Salah satu desa wisata
yang terdapat di Yogyakarta adalah Desa Wisata Edukasi Omah Jamu. Desa Merdikorejo, khususnya
Dusun Gesikan merupakan salah satu sentra jamu yang ada di Yogyakarta. Produsen
jamu yang ada di desa ini sekitar 30 orang yang tergabung dalam komunitas jamu
Bima Sejahtera, namun pengelolaan yang belum baik oleh pengurus menyebabkan
kurangnya koordinasi dalam mengelola
komunitas jamu tersebut. Akibatnya para produsen jamu lebih memilih berjualan
masing-masing dan dengan produksi masing-masing.

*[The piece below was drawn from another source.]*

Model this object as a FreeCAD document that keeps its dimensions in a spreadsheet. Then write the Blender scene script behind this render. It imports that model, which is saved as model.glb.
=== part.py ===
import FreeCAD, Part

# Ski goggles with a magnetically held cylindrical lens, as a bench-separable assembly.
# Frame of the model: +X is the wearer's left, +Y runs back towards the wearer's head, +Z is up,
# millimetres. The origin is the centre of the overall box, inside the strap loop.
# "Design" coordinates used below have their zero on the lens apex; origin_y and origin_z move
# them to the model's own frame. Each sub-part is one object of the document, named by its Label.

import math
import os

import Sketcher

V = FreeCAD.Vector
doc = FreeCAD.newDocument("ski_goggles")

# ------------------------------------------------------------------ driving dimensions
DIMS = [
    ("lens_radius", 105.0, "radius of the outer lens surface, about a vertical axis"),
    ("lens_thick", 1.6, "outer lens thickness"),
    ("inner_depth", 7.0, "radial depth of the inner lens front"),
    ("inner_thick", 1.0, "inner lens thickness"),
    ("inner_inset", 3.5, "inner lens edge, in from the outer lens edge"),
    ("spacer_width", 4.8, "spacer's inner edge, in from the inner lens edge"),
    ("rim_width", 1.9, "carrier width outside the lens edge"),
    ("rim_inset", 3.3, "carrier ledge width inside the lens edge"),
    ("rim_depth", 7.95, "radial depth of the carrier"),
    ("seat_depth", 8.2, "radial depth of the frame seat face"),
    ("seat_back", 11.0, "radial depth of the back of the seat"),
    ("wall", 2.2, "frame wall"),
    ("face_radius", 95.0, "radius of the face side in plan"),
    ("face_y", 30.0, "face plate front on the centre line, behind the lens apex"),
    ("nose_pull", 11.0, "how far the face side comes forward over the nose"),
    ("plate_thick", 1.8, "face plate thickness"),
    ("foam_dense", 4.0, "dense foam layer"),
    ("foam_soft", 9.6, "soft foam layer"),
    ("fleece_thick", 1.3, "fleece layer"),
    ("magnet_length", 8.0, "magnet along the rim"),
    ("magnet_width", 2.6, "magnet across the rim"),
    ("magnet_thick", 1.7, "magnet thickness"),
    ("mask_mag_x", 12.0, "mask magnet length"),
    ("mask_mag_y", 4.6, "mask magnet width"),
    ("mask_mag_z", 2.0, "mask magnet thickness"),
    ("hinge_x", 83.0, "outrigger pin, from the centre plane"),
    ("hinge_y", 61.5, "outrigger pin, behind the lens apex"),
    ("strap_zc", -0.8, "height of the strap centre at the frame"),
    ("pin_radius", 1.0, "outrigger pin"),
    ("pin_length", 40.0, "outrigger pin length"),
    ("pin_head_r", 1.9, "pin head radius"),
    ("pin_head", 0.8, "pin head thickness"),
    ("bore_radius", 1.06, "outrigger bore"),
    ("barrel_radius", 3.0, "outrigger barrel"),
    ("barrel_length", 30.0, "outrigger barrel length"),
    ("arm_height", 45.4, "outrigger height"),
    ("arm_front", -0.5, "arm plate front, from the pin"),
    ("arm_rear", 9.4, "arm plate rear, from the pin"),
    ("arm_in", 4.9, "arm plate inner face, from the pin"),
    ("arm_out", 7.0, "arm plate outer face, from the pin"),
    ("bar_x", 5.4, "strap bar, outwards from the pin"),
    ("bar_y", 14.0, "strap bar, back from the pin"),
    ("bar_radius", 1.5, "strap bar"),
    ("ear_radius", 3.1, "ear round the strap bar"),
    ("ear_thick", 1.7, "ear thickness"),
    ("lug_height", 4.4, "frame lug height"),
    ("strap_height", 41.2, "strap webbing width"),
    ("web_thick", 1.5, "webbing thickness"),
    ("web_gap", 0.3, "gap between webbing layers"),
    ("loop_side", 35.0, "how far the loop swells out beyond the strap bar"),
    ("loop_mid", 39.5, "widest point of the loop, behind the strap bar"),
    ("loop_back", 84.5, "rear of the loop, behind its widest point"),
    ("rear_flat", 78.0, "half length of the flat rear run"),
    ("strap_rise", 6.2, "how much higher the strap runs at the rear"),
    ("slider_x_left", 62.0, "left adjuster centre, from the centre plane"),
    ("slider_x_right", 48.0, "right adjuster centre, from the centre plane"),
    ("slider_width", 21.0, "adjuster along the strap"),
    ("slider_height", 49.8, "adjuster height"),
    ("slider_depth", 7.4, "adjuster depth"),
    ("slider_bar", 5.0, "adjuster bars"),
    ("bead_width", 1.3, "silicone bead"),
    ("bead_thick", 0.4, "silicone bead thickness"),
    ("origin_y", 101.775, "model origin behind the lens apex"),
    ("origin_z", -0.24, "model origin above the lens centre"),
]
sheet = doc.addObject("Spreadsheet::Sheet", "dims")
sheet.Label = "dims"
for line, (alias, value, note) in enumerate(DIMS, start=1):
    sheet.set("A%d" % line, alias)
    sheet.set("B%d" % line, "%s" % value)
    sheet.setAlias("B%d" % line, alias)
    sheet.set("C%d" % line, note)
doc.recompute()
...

Selain sebagai salah satu sentra
jamu di Yogyakarta, Desa Merdikorejo dalam Rencana Pembangunan Jangka
Menengah Kalurahan (RPJM-Kal) Merdikorejo Bab IV Tentang Kerangka Pemikiran
Strategis RPJM-Kalurahan pada bagian misi poin ke 9 yaitu “Mengembangkan atau
memanfaatkan potensi wisata yang ada di Kalurahan Merdikorejo melalui program
desa wisata”
Adanya usaha pelestarian jamu memang sudah turun
temurun dilakukan di Desa Merdikorejo, tetapi hal ini hanya dilakukan oleh
segelintir orang saja. Dikarenakan jamu yang identik dengan hal kuno dan
tradisional menyebabkan pemuda kurang tertarik untuk ikut melestarikan jamu
sebagai warisan nenek moyang. Adanya budaya jamu di desa ini tentu menjadi
keunikan tersendiri bagi desa ditambah dengan lingkungan pedesaan yang masih
asri dan jauh dari hiruk pikuk perkotaan. Potensi ini disadari oleh pemerintah
kelurahan dan warga desa, namun belum ada inisiasi dan kolaborasi yang muncul
untuk memaksimalkan potensi ini.
Desa Merdikorejo mempunyai potensi yang unggul di
bidang ekonomi dengan adanya olahan herbal berupa minuman jamu yang sudah
mempunyai konsumen di berbagai daerah sekitar Yogyakarta, kemudian didukung
dengan sumber daya alam berupa tanah yang kaya unsur hara, dan sumber daya
manusia dengan banyaknya para remaja serta masyarakat yang mahir di bidangnya.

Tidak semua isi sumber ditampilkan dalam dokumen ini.